## Work to be completed
Copy every entry precisely.

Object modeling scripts

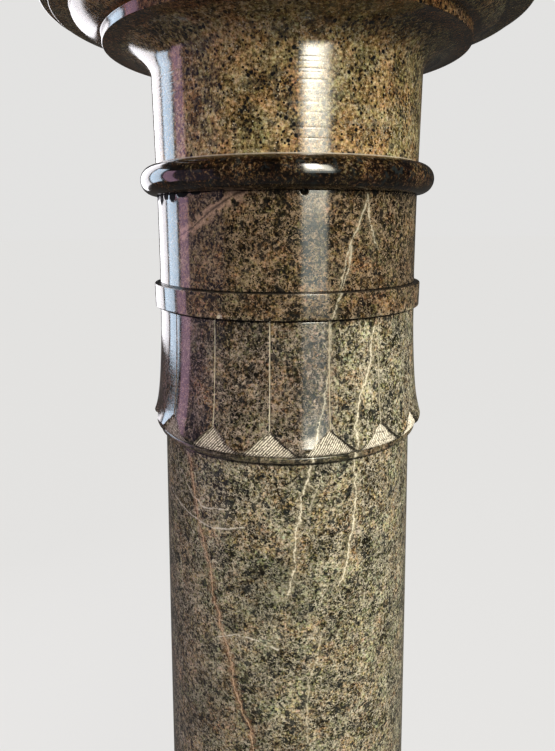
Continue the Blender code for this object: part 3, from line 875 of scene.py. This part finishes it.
def studioAir(size):
    # The air lights the stone dimly and evenly. The camera sees it as a pale backdrop.
    world = bpy.data.worlds.new("studio")
    bpy.context.scene.world = world
    world.use_nodes = True
    nodes = Nodes(world.node_tree)
    air = world.node_tree.nodes["Background"]
    air.inputs["Color"].default_value = (*size["airColour"], 1)
    air.inputs["Strength"].default_value = size["airStrength"]
    backdrop = nodes.add("ShaderNodeBackground")
    backdrop.inputs["Color"].default_value = (*size["pale"], 1)
    backdrop.inputs["Strength"].default_value = size["backdropStrength"]
    seenByCamera(nodes, air.outputs[0], backdrop.outputs[0], world.node_tree.nodes["World Output"])


lamps = {
    # turn: degrees from the front towards the right; from, to: elevation; wide: width in degrees.
    # A lamp that is "mirrored" shows in the polish alone, and a "soft" one nowhere in it.
    "frontPanel": {
        "turn": 17.8, "away": 2.3, "from": 3.0, "to": 40.0, "wide": 20.5, "radiance": 7.5,
        "colour": (1.0, 0.95, 0.78)},
    "rightStrip": {
        "turn": 23.6, "away": 2.25, "from": 5.0, "to": 36.0, "wide": 4.5, "radiance": 3.5,
        "colour": (1.0, 0.96, 0.82), "mirrored": True},
    "middleStrip": {
        "turn": 13.6, "away": 2.25, "from": 5.0, "to": 36.0, "wide": 5.0, "radiance": 5.5,
        "colour": (1.0, 0.97, 0.84), "mirrored": True},
    "lowerPanel": {
        "turn": 17.8, "away": 2.3, "from": -9.0, "to": 3.0, "wide": 20.5, "radiance": 2.2,
        "colour": (0.90, 1.0, 0.93), "mirrored": True},
    "topLamp": {
        "turn": 15.0, "away": 2.0, "from": 15.0, "to": 46.0, "wide": 12.0, "radiance": 16.0,
        "colour": (1.0, 0.96, 0.86), "mirrored": True},
    "leftPanel": {
        "turn": -144.0, "away": 2.2, "from": -12.0, "to": 30.0, "wide": 26.0, "radiance": 3.6,
        "colour": (0.97, 0.95, 1.0)},
    "leftStrip": {
        "turn": -119.0, "away": 2.2, "from": -12.0, "to": 26.0, "wide": 17.0, "radiance": 5.0,
        "colour": (0.66, 0.82, 1.0), "mirrored": True},
    "sidePanel": {
        "turn": -101.0, "away": 2.3, "from": -22.0, "to": 20.0, "wide": 12.0, "radiance": 1.6,
        "colour": (1.0, 0.60, 0.84), "mirrored": True},
    "sideFill": {
        "turn": -76.0, "away": 2.3, "from": -40.0, "to": 22.0, "wide": 36.0, "radiance": 0.13,
        "colour": (0.80, 0.62, 1.0), "mirrored": True},
    "leftFill": {
        "turn": -82.0, "away": 2.3, "from": -25.0, "to": 35.0, "wide": 40.0, "radiance": 2.0,
        "colour": (1.0, 0.82, 0.98), "soft": True},
}


def panel(name, size):
    # A flat panel that faces the column's upper part and fills the given angles as seen from there.
    middle = Vector((0, 0, 1.48))
    turn = math.radians(size["turn"])
    low, high = math.radians(size["from"]), math.radians(size["to"])
    away = size["away"]
    bottom, top = away * math.tan(low), away * math.tan(high)
    lamp = bpy.data.lights.new(name, "AREA")
    lamp.shape = "RECTANGLE"
    lamp.size = 2 * away * math.tan(math.radians(size["wide"] / 2))
    lamp.size_y = top - bottom
    lamp.color = size["colour"]
    lamp.energy = size["radiance"] * math.pi * lamp.size * lamp.size_y
    held = bpy.data.objects.new(name, lamp)
    held.location = middle + Vector((away * math.sin(turn), -away * math.cos(turn), (bottom + top) / 2))
    held.rotation_euler = (math.radians(90), 0, turn)
    held.visible_diffuse = not size.get("mirrored", False)
    held.visible_glossy = not size.get("soft", False)
    bpy.context.scene.collection.objects.link(held)


overhead = {"energy": 4.6, "breadth": 60.0, "lean": 53.0, "turn": 45.0, "colour": (1.0, 0.96, 0.90)}


def skyLight(size):
    # A broad light that leans over from straight above, then turns to the right, in degrees.
    sun = bpy.data.lights.new("overhead", "SUN")
    sun.energy = size["energy"]
    sun.angle = math.radians(size["breadth"])
    sun.color = size["colour"]
    held = bpy.data.objects.new("overhead", sun)
    held.rotation_euler = (math.radians(size["lean"]), 0, math.radians(size["turn"]))
    held.visible_glossy = False  # it lights the stone and leaves no disc in the polish
    bpy.context.scene.collection.objects.link(held)


view = {
    "place": (-0.0506, -0.5897, 1.482), "turn": 3.98, "pitch": -14.28, "roll": -0.30,
    "focal": 28.84, "sensor": 36.0,
}


def setCamera(size):
    # Turned right by turn, tilted down by pitch and rolled about its own line of sight, all in degrees.
    lens = bpy.data.cameras.new("camera")
    lens.sensor_width, lens.lens = size["sensor"], size["focal"]
    lens.clip_start, lens.clip_end = 0.02, 200
    camera = bpy.data.objects.new("camera", lens)
    camera.matrix_world = (
        Matrix.Translation(size["place"])
        @ Matrix.Rotation(math.radians(-size["turn"]), 4, "Z")
        @ Matrix.Rotation(math.radians(90 + size["pitch"]), 4, "X")
        @ Matrix.Rotation(math.radians(size["roll"]), 4, "Z")
    )
    bpy.context.scene.collection.objects.link(camera)
    bpy.context.scene.camera = camera


paleFloor(stage)
studioAir(stage)
for name, size in lamps.items():
    panel(name, size)
skyLight(overhead)
setCamera(view)
bpy.context.scene.view_settings.view_transform = "Standard"
print("studio set")
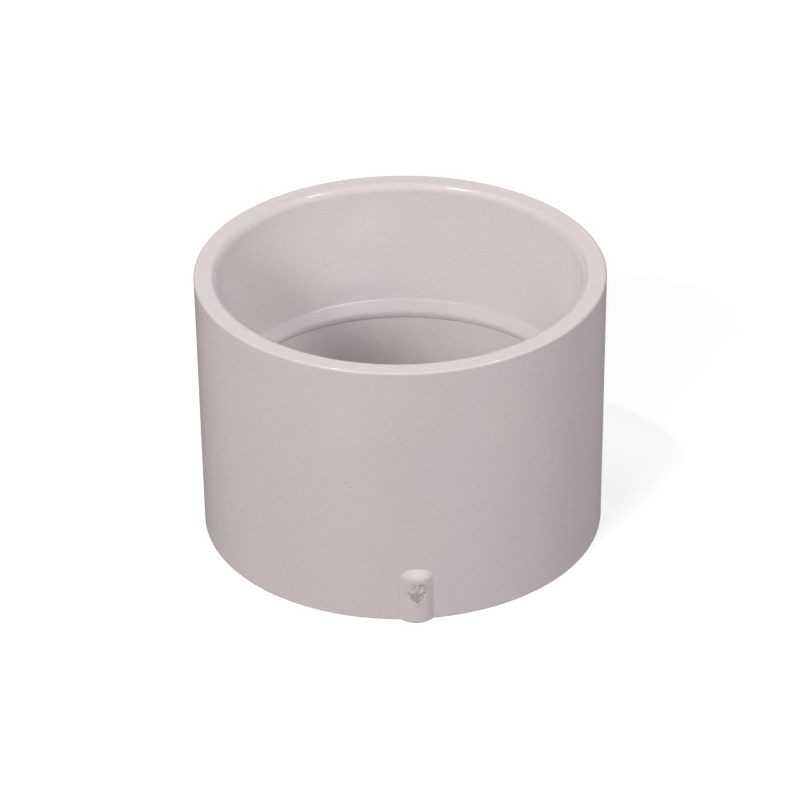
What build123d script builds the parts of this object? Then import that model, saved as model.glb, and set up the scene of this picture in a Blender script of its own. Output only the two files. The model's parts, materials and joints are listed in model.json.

## Output below
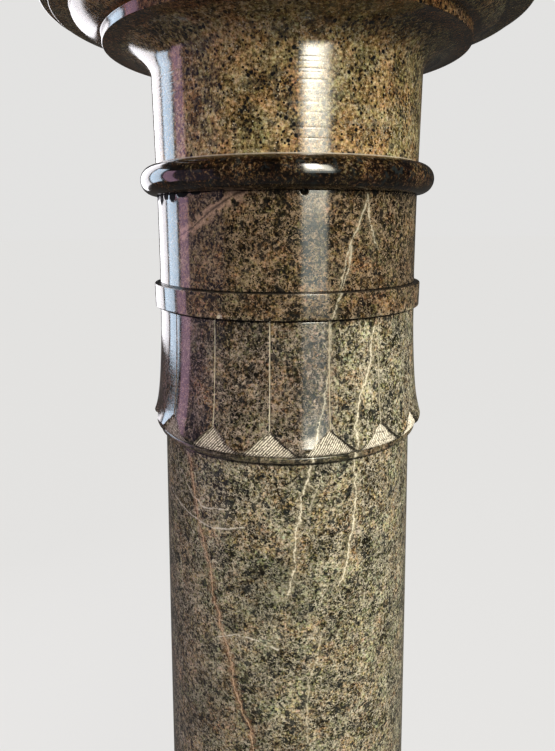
Continue the Blender code for this object: part 3, from line 875 of scene.py. This part finishes it.
def studioAir(size):
    # The air lights the stone dimly and evenly. The camera sees it as a pale backdrop.
    world = bpy.data.worlds.new("studio")
    bpy.context.scene.world = world
    world.use_nodes = True
    nodes = Nodes(world.node_tree)
    air = world.node_tree.nodes["Background"]
    air.inputs["Color"].default_value = (*size["airColour"], 1)
    air.inputs["Strength"].default_value = size["airStrength"]
    backdrop = nodes.add("ShaderNodeBackground")
    backdrop.inputs["Color"].default_value = (*size["pale"], 1)
    backdrop.inputs["Strength"].default_value = size["backdropStrength"]
    seenByCamera(nodes, air.outputs[0], backdrop.outputs[0], world.node_tree.nodes["World Output"])


lamps = {
    # turn: degrees from the front towards the right; from, to: elevation; wide: width in degrees.
    # A lamp that is "mirrored" shows in the polish alone, and a "soft" one nowhere in it.
    "frontPanel": {
        "turn": 17.8, "away": 2.3, "from": 3.0, "to": 40.0, "wide": 20.5, "radiance": 7.5,
        "colour": (1.0, 0.95, 0.78)},
    "rightStrip": {
        "turn": 23.6, "away": 2.25, "from": 5.0, "to": 36.0, "wide": 4.5, "radiance": 3.5,
        "colour": (1.0, 0.96, 0.82), "mirrored": True},
    "middleStrip": {
        "turn": 13.6, "away": 2.25, "from": 5.0, "to": 36.0, "wide": 5.0, "radiance": 5.5,
        "colour": (1.0, 0.97, 0.84), "mirrored": True},
    "lowerPanel": {
        "turn": 17.8, "away": 2.3, "from": -9.0, "to": 3.0, "wide": 20.5, "radiance": 2.2,
        "colour": (0.90, 1.0, 0.93), "mirrored": True},
    "topLamp": {
        "turn": 15.0, "away": 2.0, "from": 15.0, "to": 46.0, "wide": 12.0, "radiance": 16.0,
        "colour": (1.0, 0.96, 0.86), "mirrored": True},
    "leftPanel": {
        "turn": -144.0, "away": 2.2, "from": -12.0, "to": 30.0, "wide": 26.0, "radiance": 3.6,
        "colour": (0.97, 0.95, 1.0)},
    "leftStrip": {
        "turn": -119.0, "away": 2.2, "from": -12.0, "to": 26.0, "wide": 17.0, "radiance": 5.0,
        "colour": (0.66, 0.82, 1.0), "mirrored": True},
    "sidePanel": {
        "turn": -101.0, "away": 2.3, "from": -22.0, "to": 20.0, "wide": 12.0, "radiance": 1.6,
        "colour": (1.0, 0.60, 0.84), "mirrored": True},
    "sideFill": {
        "turn": -76.0, "away": 2.3, "from": -40.0, "to": 22.0, "wide": 36.0, "radiance": 0.13,
        "colour": (0.80, 0.62, 1.0), "mirrored": True},
    "leftFill": {
        "turn": -82.0, "away": 2.3, "from": -25.0, "to": 35.0, "wide": 40.0, "radiance": 2.0,
        "colour": (1.0, 0.82, 0.98), "soft": True},
}


def panel(name, size):
    # A flat panel that faces the column's upper part and fills the given angles as seen from there.
    middle = Vector((0, 0, 1.48))
    turn = math.radians(size["turn"])
    low, high = math.radians(size["from"]), math.radians(size["to"])
    away = size["away"]
    bottom, top = away * math.tan(low), away * math.tan(high)
    lamp = bpy.data.lights.new(name, "AREA")
    lamp.shape = "RECTANGLE"
    lamp.size = 2 * away * math.tan(math.radians(size["wide"] / 2))
    lamp.size_y = top - bottom
    lamp.color = size["colour"]
    lamp.energy = size["radiance"] * math.pi * lamp.size * lamp.size_y
    held = bpy.data.objects.new(name, lamp)
    held.location = middle + Vector((away * math.sin(turn), -away * math.cos(turn), (bottom + top) / 2))
    held.rotation_euler = (math.radians(90), 0, turn)
    held.visible_diffuse = not size.get("mirrored", False)
    held.visible_glossy = not size.get("soft", False)
    bpy.context.scene.collection.objects.link(held)


overhead = {"energy": 4.6, "breadth": 60.0, "lean": 53.0, "turn": 45.0, "colour": (1.0, 0.96, 0.90)}


def skyLight(size):
    # A broad light that leans over from straight above, then turns to the right, in degrees.
    sun = bpy.data.lights.new("overhead", "SUN")
    sun.energy = size["energy"]
    sun.angle = math.radians(size["breadth"])
    sun.color = size["colour"]
    held = bpy.data.objects.new("overhead", sun)
    held.rotation_euler = (math.radians(size["lean"]), 0, math.radians(size["turn"]))
    held.visible_glossy = False  # it lights the stone and leaves no disc in the polish
    bpy.context.scene.collection.objects.link(held)


view = {
    "place": (-0.0506, -0.5897, 1.482), "turn": 3.98, "pitch": -14.28, "roll": -0.30,
    "focal": 28.84, "sensor": 36.0,
}


def setCamera(size):
    # Turned right by turn, tilted down by pitch and rolled about its own line of sight, all in degrees.
    lens = bpy.data.cameras.new("camera")
    lens.sensor_width, lens.lens = size["sensor"], size["focal"]
    lens.clip_start, lens.clip_end = 0.02, 200
    camera = bpy.data.objects.new("camera", lens)
    camera.matrix_world = (
        Matrix.Translation(size["place"])
        @ Matrix.Rotation(math.radians(-size["turn"]), 4, "Z")
        @ Matrix.Rotation(math.radians(90 + size["pitch"]), 4, "X")
        @ Matrix.Rotation(math.radians(size["roll"]), 4, "Z")
    )
    bpy.context.scene.collection.objects.link(camera)
    bpy.context.scene.camera = camera


paleFloor(stage)
studioAir(stage)
for name, size in lamps.items():
    panel(name, size)
skyLight(overhead)
setCamera(view)
bpy.context.scene.view_settings.view_transform = "Standard"
print("studio set")
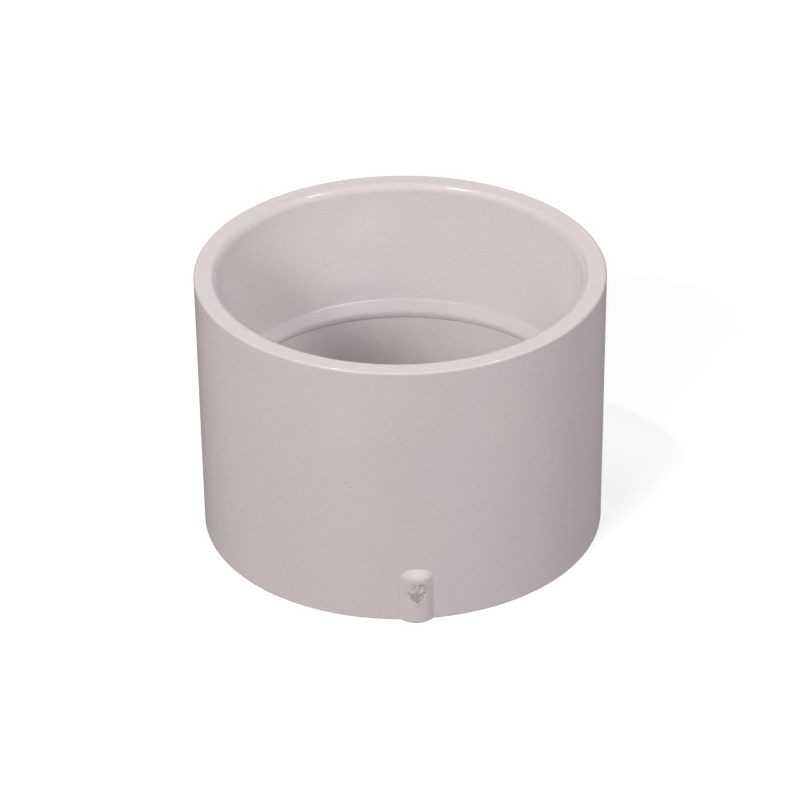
What build123d script builds the parts of this object? Then import that model, saved as model.glb, and set up the scene of this picture in a Blender script of its own. Output only the two files. The model's parts, materials and joints are listed in model.json.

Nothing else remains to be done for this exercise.